State's environmental impact statement, which was released earlier this year, says otherwise.
It concluded Keystone would not significantly add to carbon emissions, which cause climate change. It also stated that neither approval nor denial of the project would stop production of the oil sands in Canada.
Strong advocates of the pipeline like the oil and gas industry will submit comments of their own on Friday,
The American Petroleum Institute, a prominent oil and gas lobby, will send more than 500,000 comments from a dozen organizations supporting the pipeline.
“The needlessly long review of the Keystone XL pipeline continues to deprive thousands of Americans of good-paying jobs and the nation of a vital piece of energy infrastructure,” said API’s Cindy Schild.
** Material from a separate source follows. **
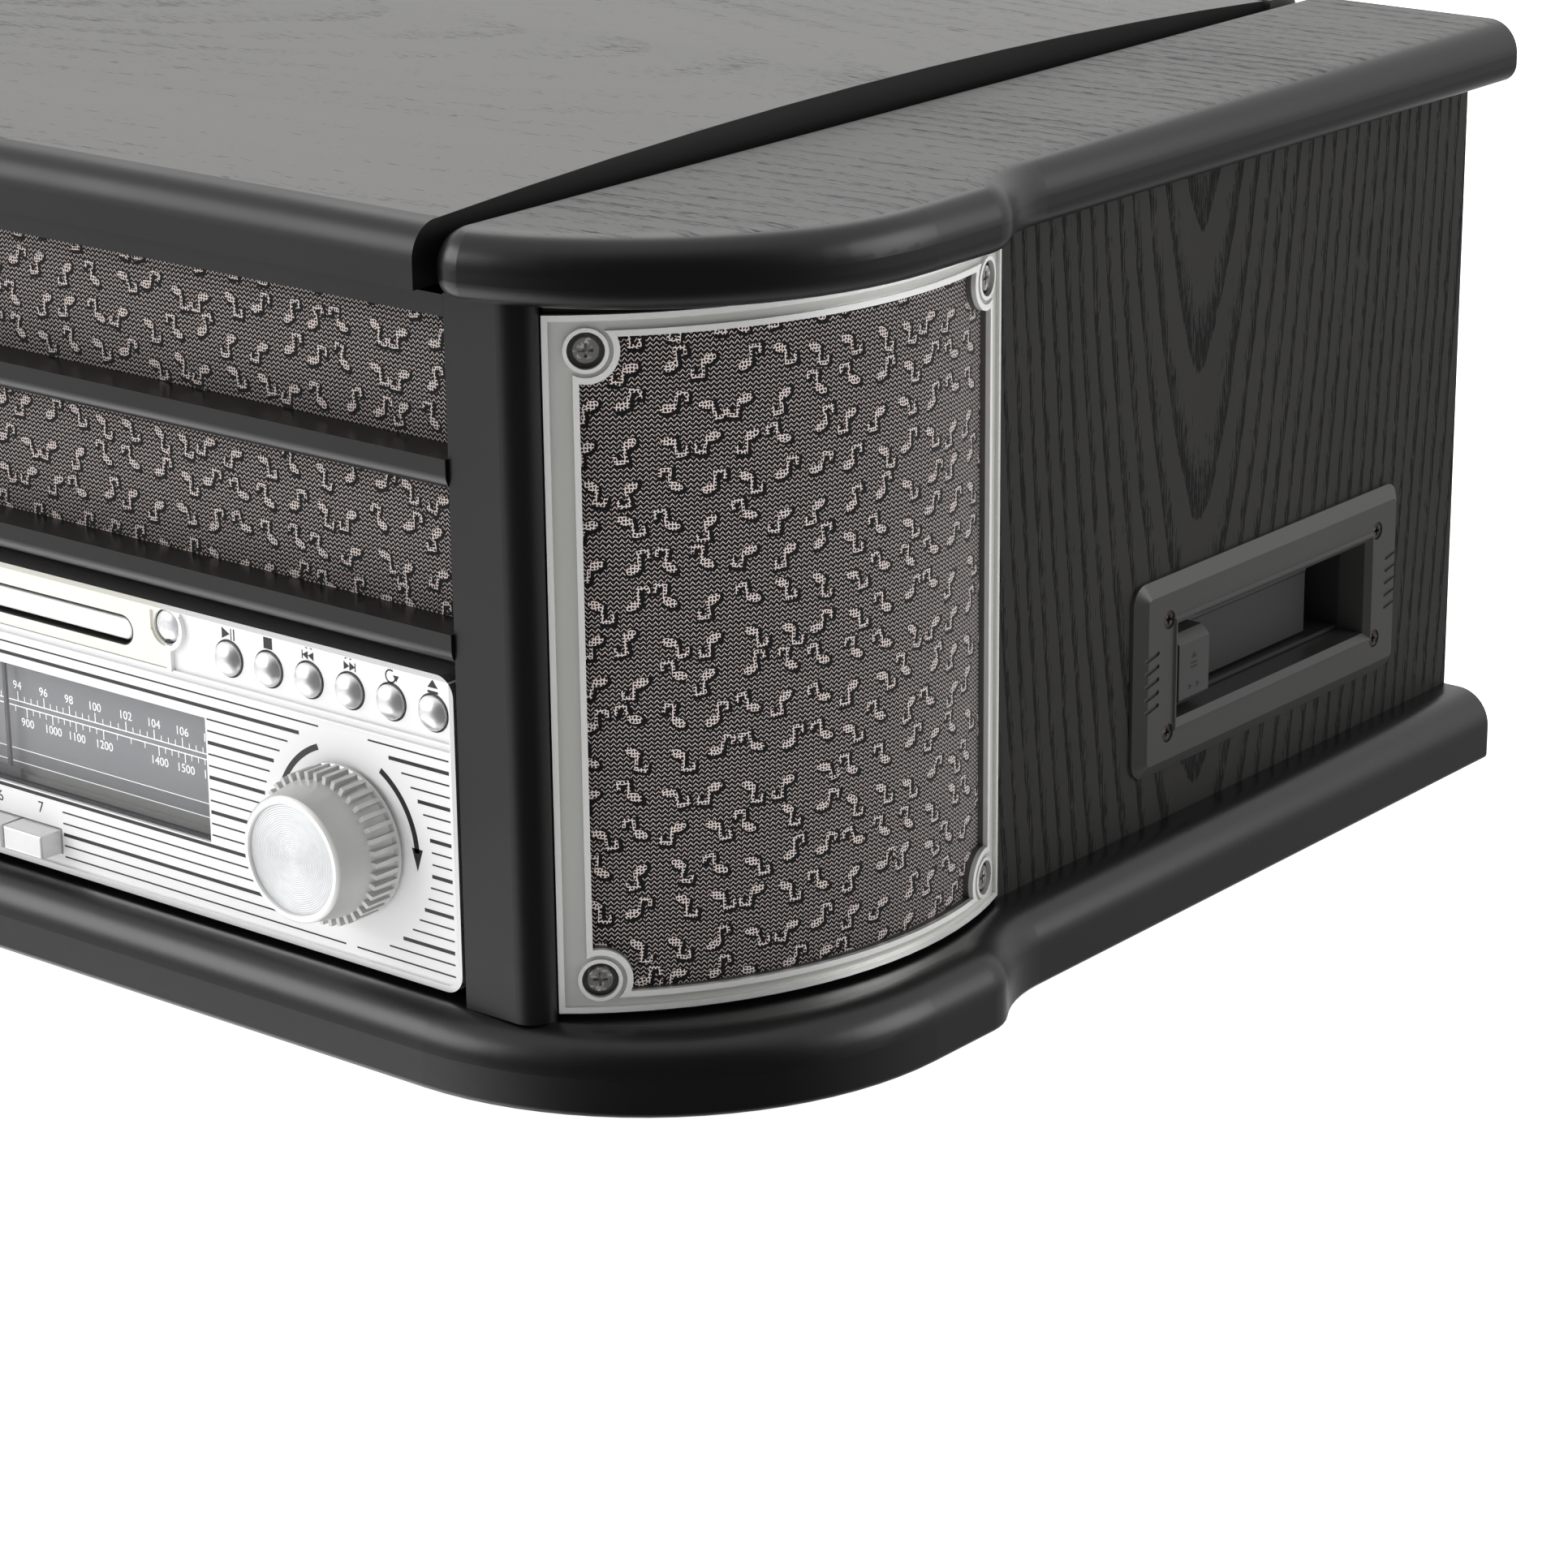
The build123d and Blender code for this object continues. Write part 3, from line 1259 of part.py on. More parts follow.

“At year six, and counting, of the administration’s review, support among policymakers and the public continues to grow. To make sure the president hears the American people, we will deliver more than 500,000 comments to the State Department urging the president to approve the pipeline,” Schild said.
On top of the oil lobby's submission, more than 500,000 comments will be sent to State by the Consumer Energy Alliance, a ratepayer advocate group.
After the national determination review wraps up, Kerry will send his recommendation to President Obama, who will then be able to make a decision.
Obama recently told governors visiting the White House a decision on the project would be made in the coming months. Neither Kerry nor Obama have hinted which way they would swing on the pipeline but however Obama rules, if it comes before the midterms, it might make or break a number of races for Democrats.